_Goal_
Find the lines with "follow" in them and copy them out.
____________
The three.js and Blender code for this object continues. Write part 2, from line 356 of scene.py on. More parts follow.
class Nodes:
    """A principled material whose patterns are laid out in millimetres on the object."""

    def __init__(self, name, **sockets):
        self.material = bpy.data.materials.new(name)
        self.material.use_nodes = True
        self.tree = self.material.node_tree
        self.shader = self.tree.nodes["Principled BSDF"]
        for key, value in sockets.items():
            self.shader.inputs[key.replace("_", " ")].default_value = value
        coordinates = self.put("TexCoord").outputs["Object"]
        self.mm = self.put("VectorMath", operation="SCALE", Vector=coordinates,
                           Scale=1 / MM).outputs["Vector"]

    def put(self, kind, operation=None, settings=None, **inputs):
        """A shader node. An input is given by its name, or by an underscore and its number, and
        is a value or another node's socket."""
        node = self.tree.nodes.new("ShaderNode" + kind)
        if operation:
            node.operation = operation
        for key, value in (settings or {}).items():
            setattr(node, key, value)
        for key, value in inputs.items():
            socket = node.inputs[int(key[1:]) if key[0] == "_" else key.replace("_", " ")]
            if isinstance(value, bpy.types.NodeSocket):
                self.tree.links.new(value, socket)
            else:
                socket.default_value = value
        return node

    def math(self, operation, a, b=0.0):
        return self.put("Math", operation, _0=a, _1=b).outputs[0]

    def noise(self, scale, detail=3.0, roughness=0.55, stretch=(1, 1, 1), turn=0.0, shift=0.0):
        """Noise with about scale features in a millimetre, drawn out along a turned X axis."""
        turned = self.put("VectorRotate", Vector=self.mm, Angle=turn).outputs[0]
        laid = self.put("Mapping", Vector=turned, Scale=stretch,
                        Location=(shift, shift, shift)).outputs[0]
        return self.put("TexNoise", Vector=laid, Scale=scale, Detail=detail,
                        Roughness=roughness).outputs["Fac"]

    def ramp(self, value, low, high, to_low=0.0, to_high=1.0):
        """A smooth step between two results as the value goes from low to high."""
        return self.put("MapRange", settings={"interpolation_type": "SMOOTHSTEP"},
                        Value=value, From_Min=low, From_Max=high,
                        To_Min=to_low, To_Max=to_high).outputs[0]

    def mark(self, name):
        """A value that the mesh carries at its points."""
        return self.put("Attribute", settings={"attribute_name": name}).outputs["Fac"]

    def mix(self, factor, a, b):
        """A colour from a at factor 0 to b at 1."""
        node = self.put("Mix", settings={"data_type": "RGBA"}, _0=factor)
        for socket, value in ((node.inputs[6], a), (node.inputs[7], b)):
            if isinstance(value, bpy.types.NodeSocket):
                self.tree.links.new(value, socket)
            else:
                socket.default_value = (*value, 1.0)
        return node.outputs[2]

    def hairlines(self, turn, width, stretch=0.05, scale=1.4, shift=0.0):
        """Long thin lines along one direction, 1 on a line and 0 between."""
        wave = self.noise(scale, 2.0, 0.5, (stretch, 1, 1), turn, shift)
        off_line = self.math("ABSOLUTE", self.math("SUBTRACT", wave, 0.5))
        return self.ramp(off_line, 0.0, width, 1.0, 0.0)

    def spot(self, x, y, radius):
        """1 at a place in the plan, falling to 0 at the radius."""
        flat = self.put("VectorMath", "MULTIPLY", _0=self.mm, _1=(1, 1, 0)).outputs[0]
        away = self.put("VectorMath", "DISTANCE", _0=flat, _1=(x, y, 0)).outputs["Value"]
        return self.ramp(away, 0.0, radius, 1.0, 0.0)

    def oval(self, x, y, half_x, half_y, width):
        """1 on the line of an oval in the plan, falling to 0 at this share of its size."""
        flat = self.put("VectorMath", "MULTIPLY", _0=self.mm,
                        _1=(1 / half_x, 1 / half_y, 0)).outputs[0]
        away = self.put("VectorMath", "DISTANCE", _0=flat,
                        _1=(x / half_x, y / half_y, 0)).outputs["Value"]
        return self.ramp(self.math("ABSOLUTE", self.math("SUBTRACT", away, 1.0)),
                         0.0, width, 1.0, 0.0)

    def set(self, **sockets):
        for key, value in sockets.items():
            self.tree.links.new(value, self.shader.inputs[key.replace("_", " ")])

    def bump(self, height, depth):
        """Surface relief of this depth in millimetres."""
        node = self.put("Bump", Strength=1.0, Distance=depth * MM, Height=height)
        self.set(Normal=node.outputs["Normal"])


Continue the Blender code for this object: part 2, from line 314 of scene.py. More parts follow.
____________
_Output of the exercise_
The three.js and Blender code for this object continues. Write part 2, from line 356 of scene.py on. More parts follow.
Continue the Blender code for this object: part 2, from line 314 of scene.py. More parts follow.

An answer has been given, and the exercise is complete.